Stringing together pangs of lust, anxiety, infatuation, erratic behavior, guilt, bliss, while still finding room to explore the existential crisis of Lacuna, Inc's emotion-erasing business, Eternal Sunshine, a movie about memory, lodged itself in a corner of audiences' brains. People love the movie -- more than a decade later, critics still anoint it one of the best -- but as evidenced by the gaggle of sneaker-wearing adults willing to parade through volleyball dudes and rosé-sipping socialites down a popular Hamptons beach, people also cherish the experience of seeing the movie. They can remember how their heart sank when they first saw -- SMASH CUT -- Joel driving through his break-up waterworks while Beck's "Everybody's Got to Learn Sometime" played in the background. They can recreate the hopeful smile of Clementine asking Joel to stay at the beach house as the walls, and the memory itself, cave in.
I'm with them -- my high-school girlfriend and I saw Eternal Sunshine on opening weekend in March 2004 in a small arthouse theater in the suburbs of Philadelphia. We were crushed; if we thought nightly AIM conversations and school dances were hurdles, here was the deepest love imaginable not functioning in perfect harmony. I left wanting Jim Carrey's woolen cap, Clementine's hair, and their transcendent understanding that not everything in a relationship needs to be perfect.
The "Meet Me in Montauk" celebration, an all-day affair staged by Alamo Drafthouse theaters and Focus Features (part of a year-long tribute to the studio's 15 years in moviemaking business), whisked viewers away to Montauk to get back in touch with those original feelings. If you saw a part of yourself in Eternal Sunshine back in the day, imagine the rush of living it for a few hours. There'd be a tour of Kaufman and Gondry's famous locations, free orange sweatshirts just like Clementine's, and a private screening of the movie -- where else? -- in beds on the beach. But what wasn't intended, and became the joy of this trip down memory lane, was how the simple sightseeing adventure instead added a meta-layer to an already complex story. We came to Montauk looking for the past and found it erased.
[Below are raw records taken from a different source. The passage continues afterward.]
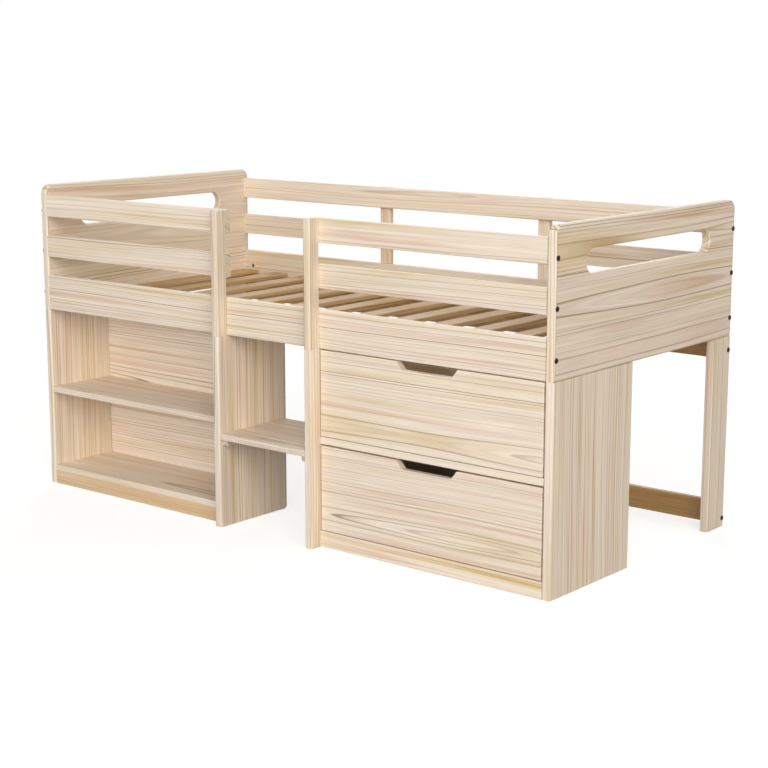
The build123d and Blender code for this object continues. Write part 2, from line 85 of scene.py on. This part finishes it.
# Drawer sides, cleats and runners share a node in pairs, whose own size says nothing about their grain.
# They run from front to rear and stand on edge: the axes along, across and through them.
paired_boards = (1, 2, 0)

# Late wood in one ring, from the place in the ring to the darkness
latewood_profile = (
    (0.0, 0.25),
    (0.05, 0.0),
    (0.60, 0.03),
    (0.78, 0.30),
    (0.88, 1.0),
    (0.96, 1.0),
    (1.0, 0.25),
)
ring_contrast = 1.2

# Levels that the patterns give, and the part of a noise's range that is spread over them
noise_spread = (0.25, 0.75)
season_spread = (0.35, 0.65)
quiet_years = (0.5, 1.12)
streak_levels = (0.88, 1.09)
fibre_levels = (0.96, 1.04)
stave_levels = (0.95, 1.04)
satin = (0.46, 0.62)

# End grain is darker: it shows where a face looks along the grain, by the cosine of that angle
end_grain_turn = (0.7, 0.95)
end_grain_level = 0.84

# Planed surface under matt lacquer: a relief in metres, its strength, and the fibres' share of it
grain_relief = 0.00035
relief_strength = 0.6
fibre_relief = 0.35
lacquer_ior = 1.5

# Pine under clear matt lacquer: cream ground with ochre, rosy and tan bands and brown late wood
pine_tones = (
    (0.22, "#CFB07A"),
    (0.30, "#E2CDA8"),
    (0.39, "#EDDDC3"),
    (0.53, "#F2E5D3"),
    (0.61, "#EDD9C6"),
    (0.69, "#E2C9AD"),
    (0.78, "#D4B384"),
)
pine_late_share = 0.85
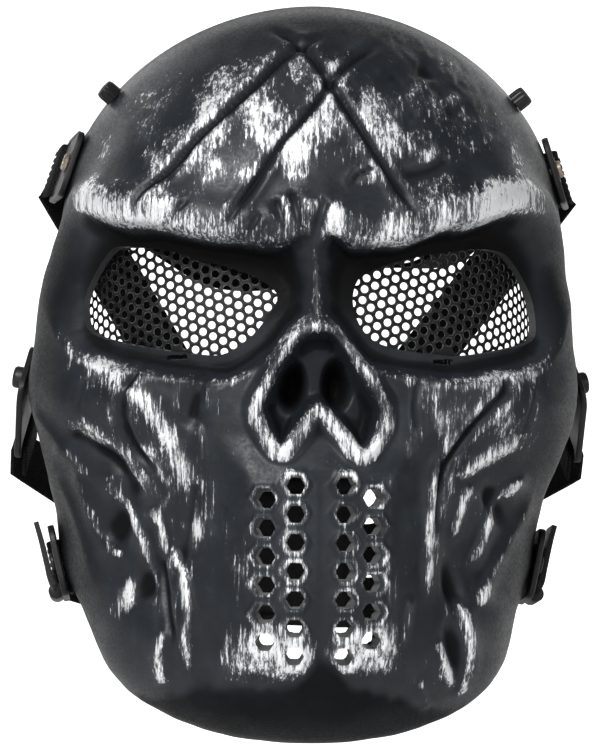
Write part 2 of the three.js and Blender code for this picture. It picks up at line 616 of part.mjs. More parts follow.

The refurbished staircase wasn't the only displaced iconography. At a roundabout a half-mile away sits the diner where Joel and Clementine took refuge from the winter weather and flirted from afar. In the early 2000s it was the quaint, beach-town-ready Plaza Restaurant. Now it's Tacombi Montauk, a vibrant taqueria where waves of 20-somethings knock back Corona and scoop up guacamole. If you came to Montauk in February it'd be closed for the off-season.
Forty minutes south, the house where Joel first met Clementine, which crumbled to rubble as the memory-eraser obliterated the final bits of their shared memories, still stands on Wainscott Beach in East Hampton. After the previous facelifts, seeing the 140-year-old home preserved in stoic, peaceful glory was the ultimate reward. After a few minutes of admiration, the tourist bug bit the group -- everyone wanted to have their Eternal Sunshine moment of running towards the house, kicking up sand, and not giving a hoot. A few people got the chance. Then the locals showed up.
"Why... are you here?" asked a lifeguard from the nearby beach club. The answers weren't good enough, and after bickering about private beaches and lines in the sand, the Baywatch muscle of the Georgica Association, the gated Hamptons community that claims ownership of the $55 million home, called the police. Carefree Joels and Clementines we were not. But the tourist hive lingered long enough to soak up the sea air and superimpose Kaufman and Gondry's idyllic scenes on this all-too-real location. (The house is up for sale, if any Eternal Sunshine fans have $55 million sitting around.)
No one realized back in 2004 that Eternal Sunshine would become a memory itself. Joel and Clementine's New York was quirky and picturesque, built out of pockets from around Long Island and the city to form the movie's microcosm of experience. But a decade ago, an ambitious dreamer could have completed the tour -- from Brooklyn to Grand Central Station to Yonkers to Franklin D. Roosevelt State Park (the stand-in for the frozen "Charles River") then out to Montauk for the bookends. Now we only have the movie. The steps are gone. The diner's gone. The house is under guard. Not just that, but miles away in the city, Joel and Clementine's Chinese restaurant is gone; the house standing in for Joel's childhood home is boarded up in Bayonne, New Jersey; and the Barnum & Bailey Circus, which provided Gondry with an impromptu elephant parade backdrop, closed for good earlier this year.
It's enough to make any fan fall to the ground and scream. Can you hear me? I don't want this any more! I want to call it off!
The key is realizing what we still have.
In oversized sweatshirts and on pillowy mattresses, 40-some-odd fans of Eternal Sunshine of the Spotless Mind cozied up with loved ones to watch a perfect movie for the umpteenth time. They trekked to Montauk for photo ops and weekend anecdotes. They left with a few Instagram-worthy shots and a truly Kaufman-esque reminder: everything changes. Everything fades. Everything is turbulent and mysterious and challenging and temporary.
In the final blinks before Lacuna completely wipes Clementine from Joel's memory, her fabricated self realizes that soon she'll be gone for good. She asks her Joel what to do. "Enjoy it," he replies.
There are pleasures in the past and present and future. Where you've been you can go again, even if it'll never be the same. Meet me in Montauk. If we hold on to memories (and movies), we'll always have that pleasure.